Here are some tips to keep in mind:
Onions can be sliced or diced, depending on the recipe or how you plan to use the finished product.
   Diced onions are great in dips and jams, or appetizers.
   Sliced onions work well in sandwiches and soups.

Slices or dices should be of a uniform size so that all pieces cook evenly. When peeling, be sure to discard the papery skin and any thin, dry outer layers of the onion to help prevent burning.

Separate all of the layers of the onion after cutting, again, uniform thickness helps with even cooking.

Use a neutral cooking oil like canola, grape seed or peanut oil, as the long cooking time can sometimes give fruitier oils (live olive oil) a bitter flavor.

Don't use whole butter, for the same reason as not using fruity oils. Clarified butter (ghee), which has had all of the milk solids removed, will work just fine, however.

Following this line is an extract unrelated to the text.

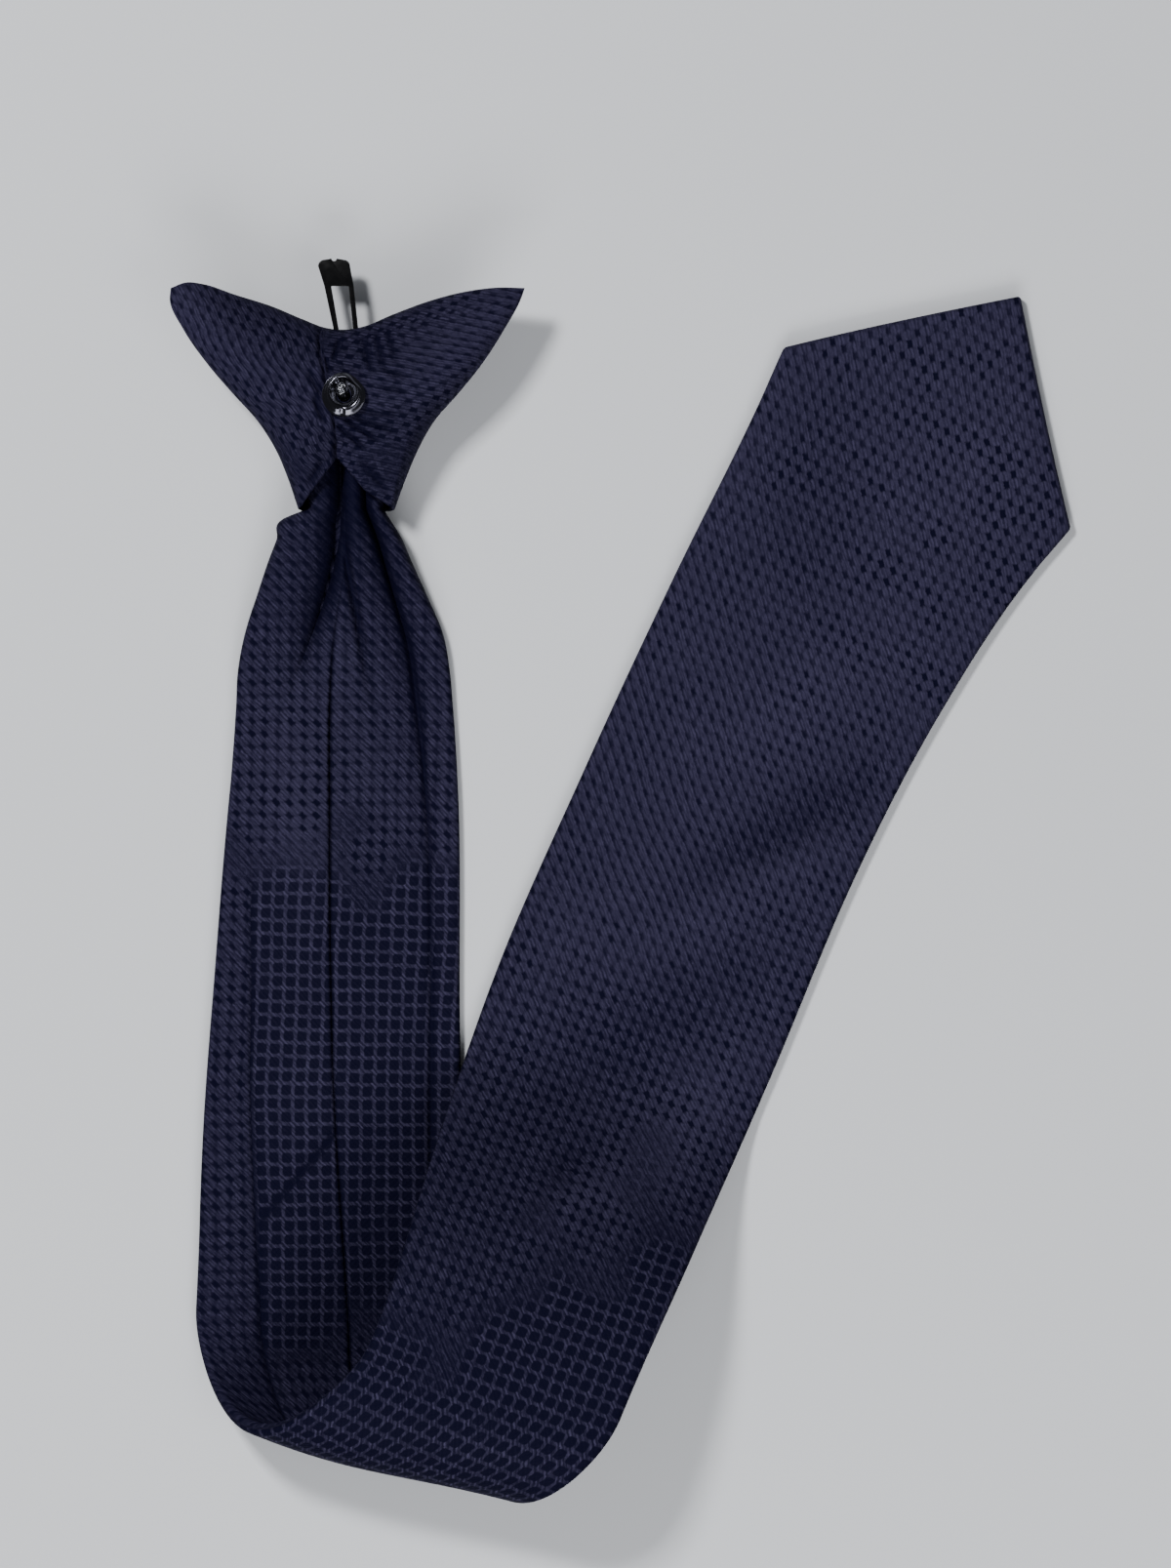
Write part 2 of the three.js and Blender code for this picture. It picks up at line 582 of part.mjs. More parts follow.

Thoroughly, but gently, toss together the onion and oil. The goal is to evenly coat all of the onion pieces in some of the oil. Your hands are a great tool for this process.

Salt lightly. Salt will draw moisture from the onions, and too much will dry them out too quickly. Plus, caramelized onions are often used as a component in other recipes, and the salt level of the onions will impact your final dish.

Stir, stir, stir. This is not a push Cook and walk away dish. The onions need to be stirred every two to three minutes to prevent the ones on the bottom from burning.

You may not be finished when the rice cooker switches to Keep Warm! The first time this happens, you may still have sauted onions, not caramelized ones. Stir the onions, cover and push Cook again. Repeat stirring and pushing Cook as many as 10 or more times for deeply caramelized onions. They are done when they taste the way you like them.